Brief.
Below is a listing; restate from it, character for character, the lines beginning at the line holding "extrude(amount=y_way * (neck_l" and ending at the line holding "for node in", both included.

Working data.
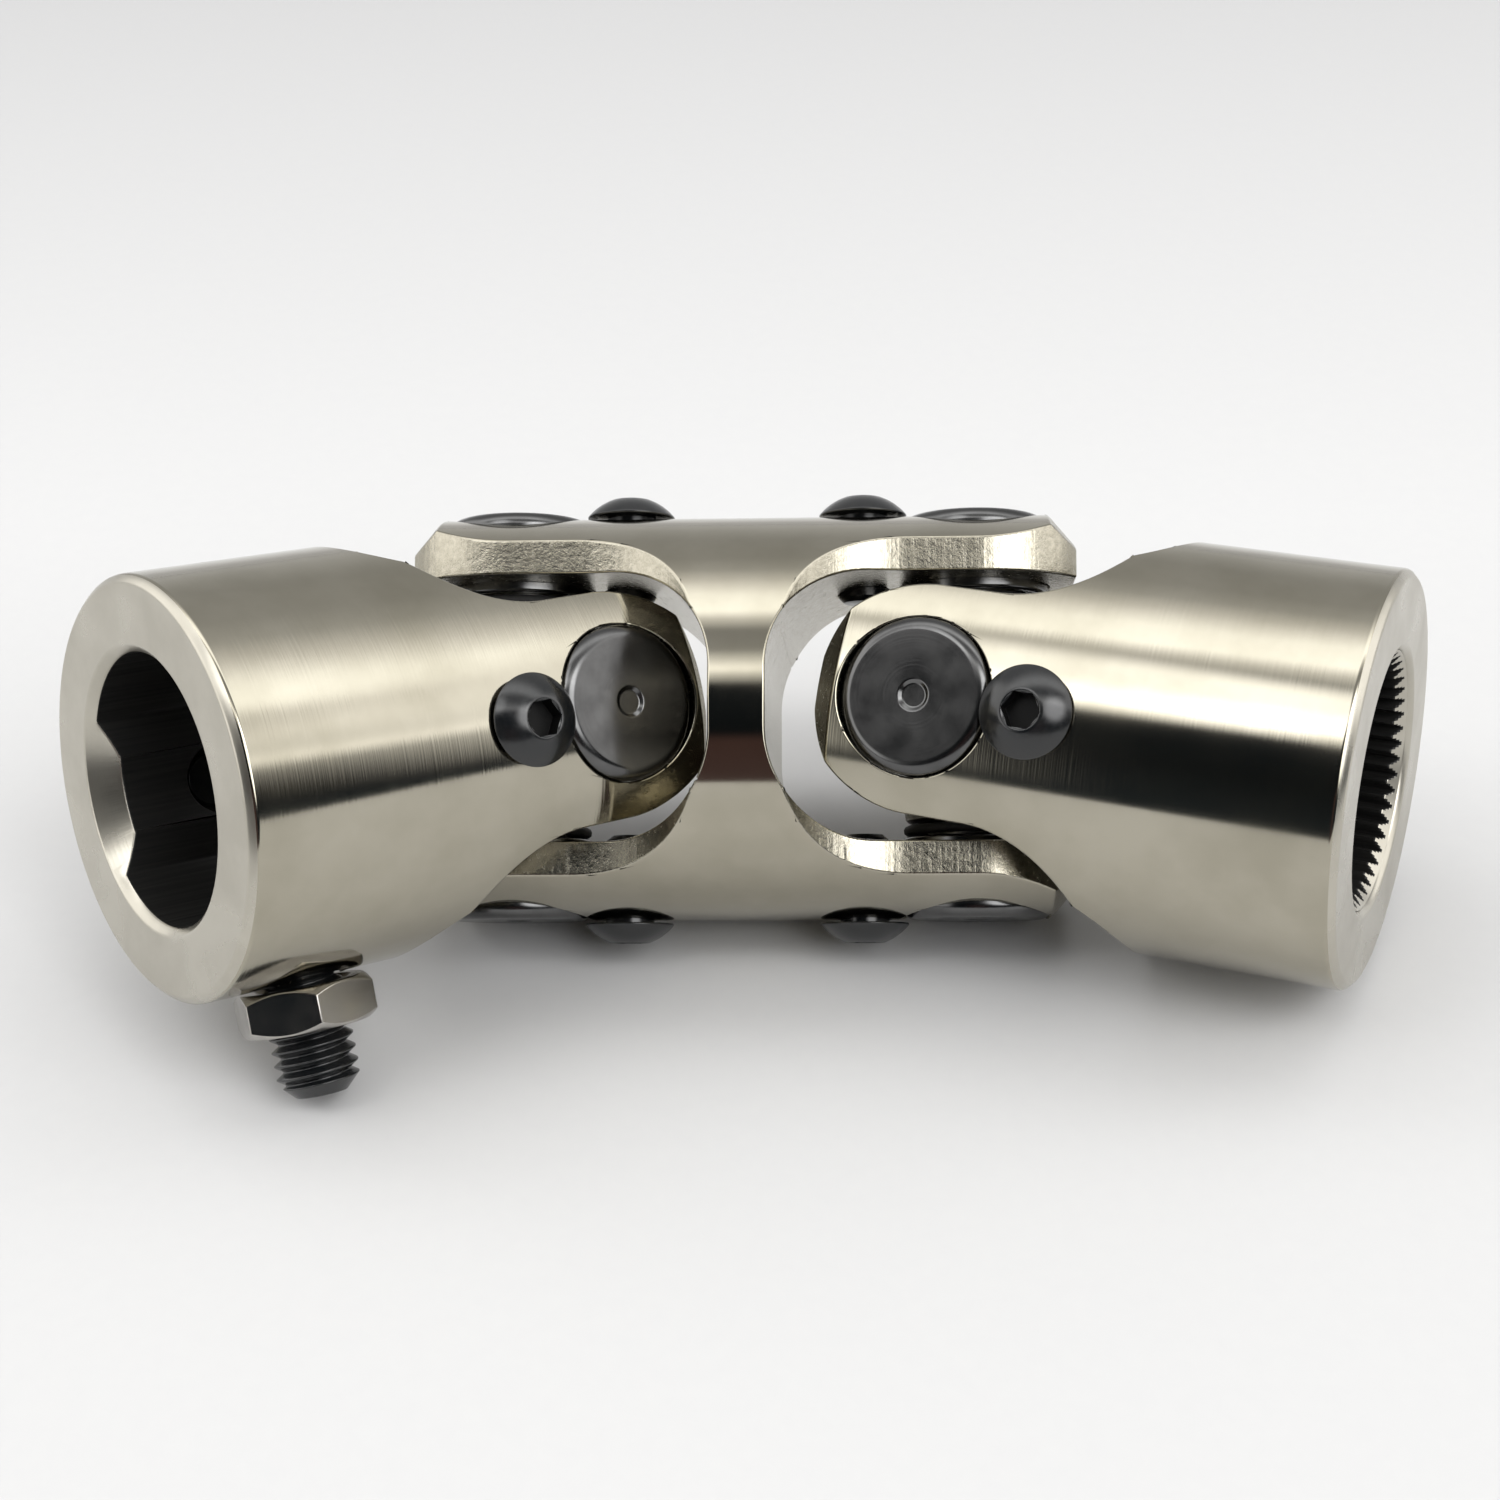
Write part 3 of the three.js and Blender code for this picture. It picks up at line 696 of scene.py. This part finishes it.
def fork_rounds(ear, matrix):
    """The cylinders that bound one fork: ear ends, flanks, slot corners and cap holes."""
    half_width, flank_start, flank_radius = ear
    corner = Vector((SLOT_DEPTH - SLOT_CORNER, 0, SLOT_HALF_WIDTH - SLOT_CORNER))
    flank = Vector((flank_start, half_width + flank_radius, 0))
    centre, upright, level = Vector((0, 0, 0)), Vector((0, 0, 1)), Vector((0, 1, 0))
    rounds = [
        (centre, upright, half_width), (centre, upright, CAP_HOLE_RADIUS),
        (flank, upright, flank_radius), (flank * Vector((1, -1, 1)), upright, flank_radius),
        (corner, level, SLOT_CORNER), (corner * Vector((1, 1, -1)), level, SLOT_CORNER)]
    turn, move = matrix.to_3x3(), matrix.translation / MM
    return [(turn @ point + move, turn @ axis, radius) for point, axis, radius in rounds]


def body_rings(start, end):
    """Profile points along the turned outside, close enough to keep its shading even."""
    steps = round((end - start) / RING_SPACING)
    return [(BODY_RADIUS, start + (end - start) * step / steps) for step in range(steps + 1)]


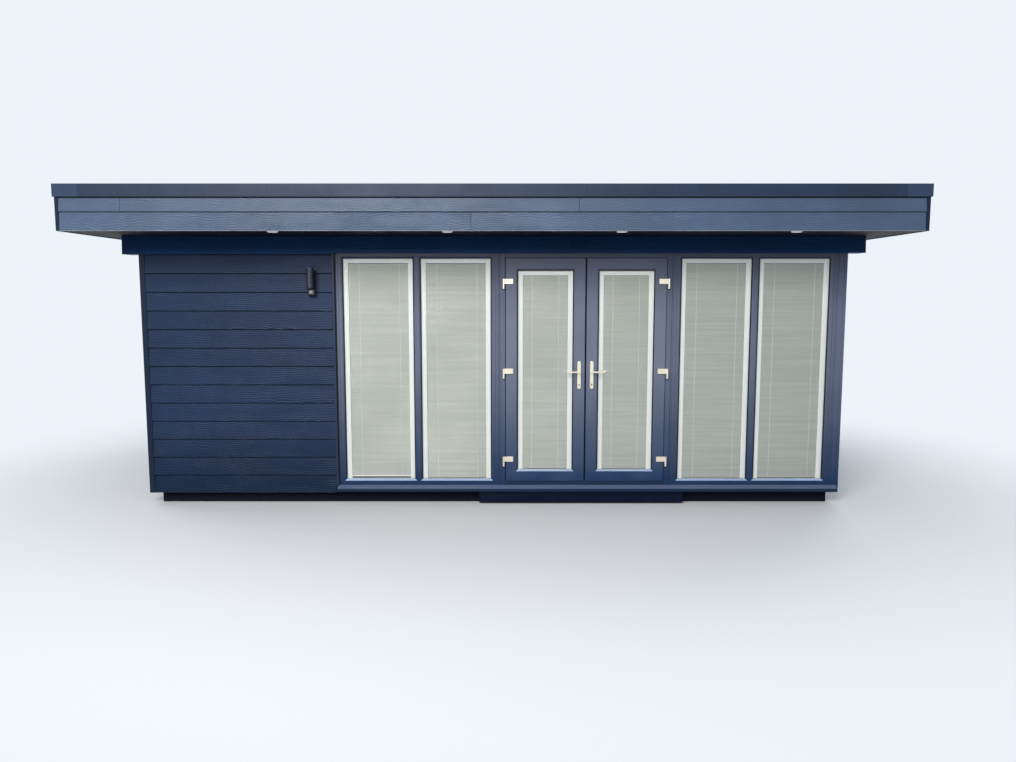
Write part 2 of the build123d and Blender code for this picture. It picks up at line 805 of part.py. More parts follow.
    # Lever on both faces, joined by the spindle: a bar that runs level and then curls up
    with BuildPart() as door_lever:
        with BuildSketch(Plane.XZ.offset(-y_sash - sash_t - plate_t)):
            with Locations((x_spindle, spindle_z)):
                Rectangle(spindle_w, spindle_w)
        extrude(amount=sash_t + 2 * plate_t)
        for y_neck, y_way in ((y_sash, 1), (y_sash_back, -1)):
            with BuildSketch(Plane.XZ.offset(-y_neck)):
                with Locations((x_spindle, spindle_z)):
                    Circle(neck_r)
            extrude(amount=y_way * (neck_l + lever_t))
            y_bar = y_neck - y_way * (neck_l + lever_t / 2)
            x_curl = x_spindle - way * lever_run
            turn = radians(lever_turn)
            half = turn / 2
            with BuildLine() as bar_path:
                Line((x_spindle, y_bar, spindle_z), (x_curl, y_bar, spindle_z))
                ThreePointArc(
                    (x_curl, y_bar, spindle_z),
                    (x_curl - way * lever_curl * sin(half), y_bar, spindle_z + lever_curl * (1 - cos(half))),
                    (x_curl - way * lever_curl * sin(turn), y_bar, spindle_z + lever_curl * (1 - cos(turn))),
                )
            with BuildSketch(Plane(origin=(x_spindle, y_bar, spindle_z), x_dir=(0, 1, 0), z_dir=(-way, 0, 0))):
                Ellipse(lever_t / 2, lever_w / 2)
            sweep(path=bar_path.wires()[0])
    save(door_lever, f"{name}_door_lever")
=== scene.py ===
import bmesh
import bpy
import math
import random
from mathutils import Matrix, Vector


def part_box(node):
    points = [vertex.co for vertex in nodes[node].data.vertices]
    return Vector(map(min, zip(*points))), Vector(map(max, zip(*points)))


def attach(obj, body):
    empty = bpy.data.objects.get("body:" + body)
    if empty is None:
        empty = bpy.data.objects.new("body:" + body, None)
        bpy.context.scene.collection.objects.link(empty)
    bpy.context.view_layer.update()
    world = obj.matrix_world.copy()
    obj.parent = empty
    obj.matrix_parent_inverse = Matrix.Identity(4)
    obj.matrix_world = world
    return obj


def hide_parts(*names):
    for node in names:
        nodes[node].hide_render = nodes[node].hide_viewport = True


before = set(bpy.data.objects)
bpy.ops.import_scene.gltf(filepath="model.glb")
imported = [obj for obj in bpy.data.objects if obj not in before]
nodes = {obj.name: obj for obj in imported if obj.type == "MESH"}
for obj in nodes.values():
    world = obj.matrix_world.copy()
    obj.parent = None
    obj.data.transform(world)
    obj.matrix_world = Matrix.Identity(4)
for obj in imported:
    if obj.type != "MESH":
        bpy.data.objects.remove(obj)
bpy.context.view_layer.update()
print("frame loaded:", len(nodes), "nodes")


def newObject(name, data):
    made = bpy.data.objects.new(name, data)
    bpy.context.scene.collection.objects.link(made)
    return made


# camera first, matched to the photo (1016 x 762)
view = {"place": (0.121, -8.50, 1.855), "pitch": -6.24, "lens": 28.665, "sensor": 36.0}
camera = newObject("camera", bpy.data.cameras.new("camera"))
camera.data.sensor_width = view["sensor"]
camera.data.sensor_fit = "HORIZONTAL"
camera.data.lens = view["lens"]
camera.location = view["place"]
camera.rotation_euler = (math.radians(90 + view["pitch"]), 0, 0)
bpy.context.scene.camera = camera


# ---- node helpers

def feed(socket, value):
    if isinstance(value, bpy.types.NodeSocket):
        socket.id_data.links.new(value, socket)
    else:
        socket.default_value = value + (1,) if socket.type == "RGBA" else value


def wire(node, **values):
    for key, value in values.items():
        feed(node.inputs[key.replace("_", " ")], value)
    return node


def put(tree, kind, settings=None, **values):
    node = tree.nodes.new("ShaderNode" + kind)
    for key, value in (settings or {}).items():
        setattr(node, key, value)
    return wire(node, **values)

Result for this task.
            extrude(amount=y_way * (neck_l + lever_t))
            y_bar = y_neck - y_way * (neck_l + lever_t / 2)
            x_curl = x_spindle - way * lever_run
            turn = radians(lever_turn)
            half = turn / 2
            with BuildLine() as bar_path:
                Line((x_spindle, y_bar, spindle_z), (x_curl, y_bar, spindle_z))
                ThreePointArc(
                    (x_curl, y_bar, spindle_z),
                    (x_curl - way * lever_curl * sin(half), y_bar, spindle_z + lever_curl * (1 - cos(half))),
                    (x_curl - way * lever_curl * sin(turn), y_bar, spindle_z + lever_curl * (1 - cos(turn))),
                )
            with BuildSketch(Plane(origin=(x_spindle, y_bar, spindle_z), x_dir=(0, 1, 0), z_dir=(-way, 0, 0))):
                Ellipse(lever_t / 2, lever_w / 2)
            sweep(path=bar_path.wires()[0])
    save(door_lever, f"{name}_door_lever")
=== scene.py ===
import bmesh
import bpy
import math
import random
from mathutils import Matrix, Vector


def part_box(node):
    points = [vertex.co for vertex in nodes[node].data.vertices]
    return Vector(map(min, zip(*points))), Vector(map(max, zip(*points)))


def attach(obj, body):
    empty = bpy.data.objects.get("body:" + body)
    if empty is None:
        empty = bpy.data.objects.new("body:" + body, None)
        bpy.context.scene.collection.objects.link(empty)
    bpy.context.view_layer.update()
    world = obj.matrix_world.copy()
    obj.parent = empty
    obj.matrix_parent_inverse = Matrix.Identity(4)
    obj.matrix_world = world
    return obj


def hide_parts(*names):
    for node in names:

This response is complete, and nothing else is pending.